(News Today) - It is still unclear who will be left running Japan after a close contest for control of the ruling Democratic party concludes on Tuesday -- but the victor is sure to find vexing questions about the yen at the top of his economic policy in-tray.
Concern about the strength of the yen, which hit a 15-year high of Y83.35 to the dollar last week, has already played a big role in the battle between Naoto Kan, prime minister, and Ichiro Ozawa, his challenger.
Mr Ozawa has promised to take "all possible action", including intervention, to deal with any sharp rise in the yen. Mr Kan, for his part, has given assurances that he is ready to move "decisively" and begun practical preparations for a possible foray into the currency markets.

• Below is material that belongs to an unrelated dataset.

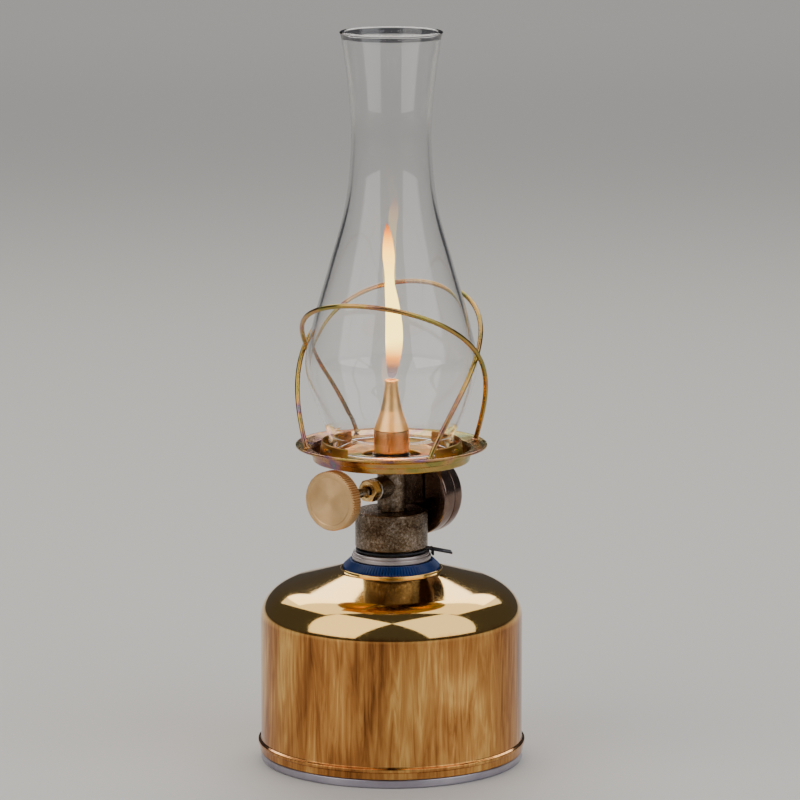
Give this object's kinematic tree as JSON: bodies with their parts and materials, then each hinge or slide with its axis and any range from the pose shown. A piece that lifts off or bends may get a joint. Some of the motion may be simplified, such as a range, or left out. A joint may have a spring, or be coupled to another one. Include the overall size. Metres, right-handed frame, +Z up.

"We are doing various things so that the US and Europe won't respond negatively, if Japan takes some sort of action," said Mr Kan in a debate with his rival on Friday.
Behind this rhetoric lies increasingly vocal complaints from business that the yen's rise is destroying Japan's export competitiveness and threatening the economy's fragile recovery from its sharpest postwar recession.
Yet, whoever has the keys to Tokyo's elegant Kantei prime ministerial residence on Wednesday is likely to find taking action to solve the problem much harder than talking about it. In particular, he will have to take a view on three difficult questions: does the yen's strength really justify intervention; would intervention be diplomatically feasible; and might it actually weaken the yen?
While company leaders are vehement that the yen is too strong -- Osamu Suzuki, head of Suzuki Motor, warned recently that currency shifts were exceeding his company's ability to adjust -- some policymakers quietly describe such complaints as little more than an excuse for poor business performance.
Arguments that the yen is too high rest in large part on the nominal exchange rate, an indicator that ignores the fact that the US has experienced inflation over the past few decades, while Japan has spent much of that time mired in deflation.
The real effective exchange rate, adjusted for price changes and comparing the yen against a basket of currencies used by Japan's largest trading partners, tells a very different story. By this measure, the yen is considerably cheaper now than it was for most of the 1990s.
Other advanced economies are unlikely to be enthusiastic about efforts to weaken the yen, especially given that fears for US growth are a main factor in recent dollar weakness. Moreover, Japan still managed an Y800bn trade surplus in July.
Kathryn Dominguez, an expert on currency intervention at the University of Michigan, says the authorities would normally intervene when a currency was moving rapidly in a direction counter to existing economic circumstances.
"Probably for Japan right now, you would expect the yen to appreciate," says Prof Dominguez.
While Japanese officials involved in economic policy seem confident that their foreign counterparts would tolerate intervention, there is little hope that the US or European Union might be persuaded to help out.
But many analysts doubt the effectiveness of any unilateral intervention by Japan. An example of the difficulty is found in Switzerland, where the Swiss National Bank has this year intervened to curb a rise in the franc -- selling an amount roughly equivalent to 15 per cent of its gross domestic product in May alone, according to JPMorgan -- only to see its currency continue to strengthen.
The size of the challenge is exacerbated by the growth in currency markets. Average daily turnover for yen-dollar trading was $292bn in April 1998, according to the Bank for International Settlements. This year it was $568bn.
Junya Tanase, currency strategist at JPMorgan, says that intervention remains unlikely -- and if political pressures were to force this step, success would be difficult. "I'm very doubtful of intervention's efficacy, because major currency markets are very large," says Mr Tanase. "No one can control the market trend."
Other analysts say that intervention might at least slow the yen's rise, but fear of failure will surely loom large for whomever the Democrats chose as their leader on Tuesday.
Whoever wins the contest will seek to rebuild the ruling party's battered credibility and establish personal prime ministerial authority. Being steamrollered by the currency markets would be a bad way to start.